= SUPPLIED INFORMATION =
::::

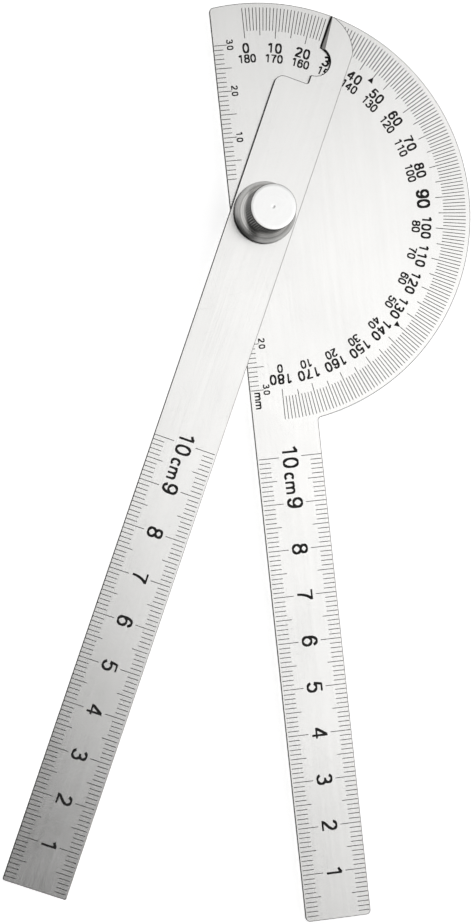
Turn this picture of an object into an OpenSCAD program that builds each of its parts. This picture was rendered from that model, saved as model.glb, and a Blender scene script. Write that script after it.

::::

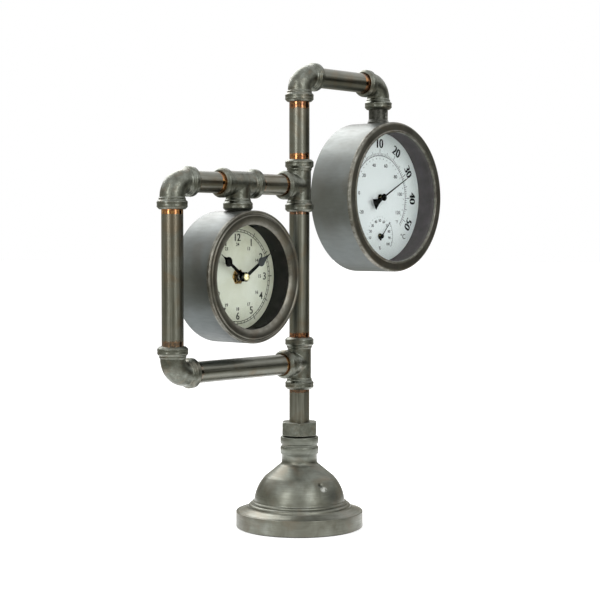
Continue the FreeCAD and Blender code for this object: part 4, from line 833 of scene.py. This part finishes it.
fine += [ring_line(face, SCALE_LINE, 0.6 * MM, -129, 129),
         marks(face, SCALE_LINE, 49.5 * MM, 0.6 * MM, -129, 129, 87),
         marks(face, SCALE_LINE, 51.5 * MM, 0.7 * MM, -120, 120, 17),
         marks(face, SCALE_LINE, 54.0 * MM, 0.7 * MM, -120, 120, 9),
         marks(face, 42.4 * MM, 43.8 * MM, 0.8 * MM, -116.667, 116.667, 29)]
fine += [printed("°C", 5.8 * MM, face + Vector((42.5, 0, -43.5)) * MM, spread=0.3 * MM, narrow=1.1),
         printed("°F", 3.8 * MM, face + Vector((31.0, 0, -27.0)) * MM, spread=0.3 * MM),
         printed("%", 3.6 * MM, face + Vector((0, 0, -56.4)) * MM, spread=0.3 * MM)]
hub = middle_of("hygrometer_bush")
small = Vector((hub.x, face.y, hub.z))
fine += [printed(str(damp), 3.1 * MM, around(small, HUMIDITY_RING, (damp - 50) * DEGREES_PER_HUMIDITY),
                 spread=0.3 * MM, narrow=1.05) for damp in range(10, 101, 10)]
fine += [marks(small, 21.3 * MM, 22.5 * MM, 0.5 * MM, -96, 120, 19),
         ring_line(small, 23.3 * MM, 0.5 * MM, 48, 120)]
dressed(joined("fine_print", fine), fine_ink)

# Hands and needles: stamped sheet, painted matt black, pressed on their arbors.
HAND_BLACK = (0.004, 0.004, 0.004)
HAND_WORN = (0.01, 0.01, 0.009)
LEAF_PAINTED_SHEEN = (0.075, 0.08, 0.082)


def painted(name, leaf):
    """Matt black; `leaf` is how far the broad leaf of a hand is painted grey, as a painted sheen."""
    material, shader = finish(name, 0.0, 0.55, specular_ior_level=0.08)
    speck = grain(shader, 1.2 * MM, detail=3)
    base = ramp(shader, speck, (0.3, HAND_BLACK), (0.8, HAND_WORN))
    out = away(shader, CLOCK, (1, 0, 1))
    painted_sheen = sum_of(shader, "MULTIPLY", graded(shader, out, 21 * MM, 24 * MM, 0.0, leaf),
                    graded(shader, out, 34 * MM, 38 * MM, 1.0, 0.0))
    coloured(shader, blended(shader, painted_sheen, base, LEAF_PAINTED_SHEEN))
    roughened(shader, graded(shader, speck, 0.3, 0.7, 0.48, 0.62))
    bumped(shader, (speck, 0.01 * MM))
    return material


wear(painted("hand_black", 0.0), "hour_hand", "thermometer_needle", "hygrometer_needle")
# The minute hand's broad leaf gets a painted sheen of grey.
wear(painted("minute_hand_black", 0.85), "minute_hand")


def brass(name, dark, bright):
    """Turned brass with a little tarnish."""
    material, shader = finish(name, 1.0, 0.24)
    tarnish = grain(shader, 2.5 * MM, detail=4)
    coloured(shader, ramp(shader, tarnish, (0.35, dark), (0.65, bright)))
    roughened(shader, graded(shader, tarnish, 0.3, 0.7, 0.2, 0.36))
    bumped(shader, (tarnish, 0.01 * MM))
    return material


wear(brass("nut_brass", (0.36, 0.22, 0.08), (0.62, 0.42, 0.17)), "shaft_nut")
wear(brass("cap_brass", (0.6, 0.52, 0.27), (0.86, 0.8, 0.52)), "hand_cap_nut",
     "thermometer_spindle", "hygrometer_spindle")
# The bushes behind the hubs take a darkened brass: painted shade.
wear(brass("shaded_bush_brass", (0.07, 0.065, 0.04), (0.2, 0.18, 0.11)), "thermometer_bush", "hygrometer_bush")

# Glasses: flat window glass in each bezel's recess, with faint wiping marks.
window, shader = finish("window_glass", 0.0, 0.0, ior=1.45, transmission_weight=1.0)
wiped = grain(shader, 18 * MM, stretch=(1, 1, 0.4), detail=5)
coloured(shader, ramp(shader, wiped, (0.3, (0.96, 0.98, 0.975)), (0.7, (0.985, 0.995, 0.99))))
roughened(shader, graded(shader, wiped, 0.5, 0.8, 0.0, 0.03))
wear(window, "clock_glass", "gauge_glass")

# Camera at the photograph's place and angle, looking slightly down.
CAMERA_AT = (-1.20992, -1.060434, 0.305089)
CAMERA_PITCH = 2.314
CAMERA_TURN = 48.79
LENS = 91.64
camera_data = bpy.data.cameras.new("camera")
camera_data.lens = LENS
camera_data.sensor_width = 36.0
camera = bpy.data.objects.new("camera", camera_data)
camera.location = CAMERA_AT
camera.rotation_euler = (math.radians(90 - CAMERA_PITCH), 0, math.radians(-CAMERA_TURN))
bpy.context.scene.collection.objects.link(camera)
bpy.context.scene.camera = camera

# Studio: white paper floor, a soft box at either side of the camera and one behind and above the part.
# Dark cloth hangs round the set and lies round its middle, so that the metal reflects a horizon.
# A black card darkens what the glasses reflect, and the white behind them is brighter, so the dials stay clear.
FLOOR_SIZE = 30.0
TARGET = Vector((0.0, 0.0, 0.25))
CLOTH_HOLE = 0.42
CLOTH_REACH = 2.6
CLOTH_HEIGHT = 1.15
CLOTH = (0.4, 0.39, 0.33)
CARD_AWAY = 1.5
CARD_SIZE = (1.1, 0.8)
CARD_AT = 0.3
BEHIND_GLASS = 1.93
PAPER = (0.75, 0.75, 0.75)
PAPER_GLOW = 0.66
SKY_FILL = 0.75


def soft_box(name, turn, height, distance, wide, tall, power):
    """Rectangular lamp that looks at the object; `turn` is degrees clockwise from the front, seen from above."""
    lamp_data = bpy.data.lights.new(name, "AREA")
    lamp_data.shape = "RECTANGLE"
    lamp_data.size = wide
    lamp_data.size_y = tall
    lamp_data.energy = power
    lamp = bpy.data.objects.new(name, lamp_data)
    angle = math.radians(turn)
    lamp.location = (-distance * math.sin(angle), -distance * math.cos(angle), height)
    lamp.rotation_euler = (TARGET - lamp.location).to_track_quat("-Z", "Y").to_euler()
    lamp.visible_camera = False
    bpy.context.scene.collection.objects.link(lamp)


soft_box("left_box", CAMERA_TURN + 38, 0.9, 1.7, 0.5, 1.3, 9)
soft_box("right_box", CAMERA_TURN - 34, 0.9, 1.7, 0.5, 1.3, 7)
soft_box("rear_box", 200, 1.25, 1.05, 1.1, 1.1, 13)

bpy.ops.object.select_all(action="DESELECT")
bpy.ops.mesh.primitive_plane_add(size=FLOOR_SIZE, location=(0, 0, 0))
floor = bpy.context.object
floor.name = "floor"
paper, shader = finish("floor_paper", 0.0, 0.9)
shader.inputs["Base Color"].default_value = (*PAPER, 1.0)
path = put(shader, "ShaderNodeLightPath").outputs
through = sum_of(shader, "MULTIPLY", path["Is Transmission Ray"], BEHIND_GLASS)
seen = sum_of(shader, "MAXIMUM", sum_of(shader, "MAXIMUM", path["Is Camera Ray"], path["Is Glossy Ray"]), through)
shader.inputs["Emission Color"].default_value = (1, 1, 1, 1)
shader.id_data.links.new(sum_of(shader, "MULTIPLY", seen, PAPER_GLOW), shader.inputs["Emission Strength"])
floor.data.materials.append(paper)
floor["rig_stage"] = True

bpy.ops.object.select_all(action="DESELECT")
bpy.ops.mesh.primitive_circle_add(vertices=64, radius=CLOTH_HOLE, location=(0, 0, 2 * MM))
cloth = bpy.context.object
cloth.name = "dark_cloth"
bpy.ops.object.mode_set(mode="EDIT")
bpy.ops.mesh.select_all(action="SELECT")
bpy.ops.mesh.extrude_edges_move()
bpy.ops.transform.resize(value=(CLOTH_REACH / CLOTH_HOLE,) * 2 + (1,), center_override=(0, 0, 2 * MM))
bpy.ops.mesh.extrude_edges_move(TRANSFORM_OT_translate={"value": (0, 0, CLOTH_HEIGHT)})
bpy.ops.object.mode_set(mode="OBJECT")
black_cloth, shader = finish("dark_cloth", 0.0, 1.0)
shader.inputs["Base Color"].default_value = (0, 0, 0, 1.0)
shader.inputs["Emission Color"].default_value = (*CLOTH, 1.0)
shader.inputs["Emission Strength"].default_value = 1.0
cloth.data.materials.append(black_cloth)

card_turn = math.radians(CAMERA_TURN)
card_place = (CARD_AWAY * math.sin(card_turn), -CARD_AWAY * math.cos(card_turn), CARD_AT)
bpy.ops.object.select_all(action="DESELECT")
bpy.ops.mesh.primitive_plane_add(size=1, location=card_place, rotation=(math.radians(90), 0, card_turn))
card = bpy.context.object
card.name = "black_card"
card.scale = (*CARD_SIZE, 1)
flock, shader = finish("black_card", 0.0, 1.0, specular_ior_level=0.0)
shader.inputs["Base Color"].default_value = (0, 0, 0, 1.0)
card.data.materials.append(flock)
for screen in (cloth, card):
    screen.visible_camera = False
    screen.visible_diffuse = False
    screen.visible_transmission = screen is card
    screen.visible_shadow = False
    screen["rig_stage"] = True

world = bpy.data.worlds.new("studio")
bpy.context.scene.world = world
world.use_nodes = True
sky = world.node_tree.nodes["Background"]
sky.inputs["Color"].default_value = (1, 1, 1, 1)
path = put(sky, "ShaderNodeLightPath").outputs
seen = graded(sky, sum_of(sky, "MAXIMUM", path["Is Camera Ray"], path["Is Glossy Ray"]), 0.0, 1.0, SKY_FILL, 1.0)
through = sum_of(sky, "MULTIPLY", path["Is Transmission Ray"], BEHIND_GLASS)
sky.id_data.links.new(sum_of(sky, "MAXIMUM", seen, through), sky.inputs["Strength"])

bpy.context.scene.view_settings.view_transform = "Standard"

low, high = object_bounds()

::::

= AIM =
Copy out all lines where the word "that" appears.

= SOLUTION =
Turn this picture of an object into an OpenSCAD program that builds each of its parts. This picture was rendered from that model, saved as model.glb, and a Blender scene script. Write that script after it.
# Dark cloth hangs round the set and lies round its middle, so that the metal reflects a horizon.
    """Rectangular lamp that looks at the object; `turn` is degrees clockwise from the front, seen from above."""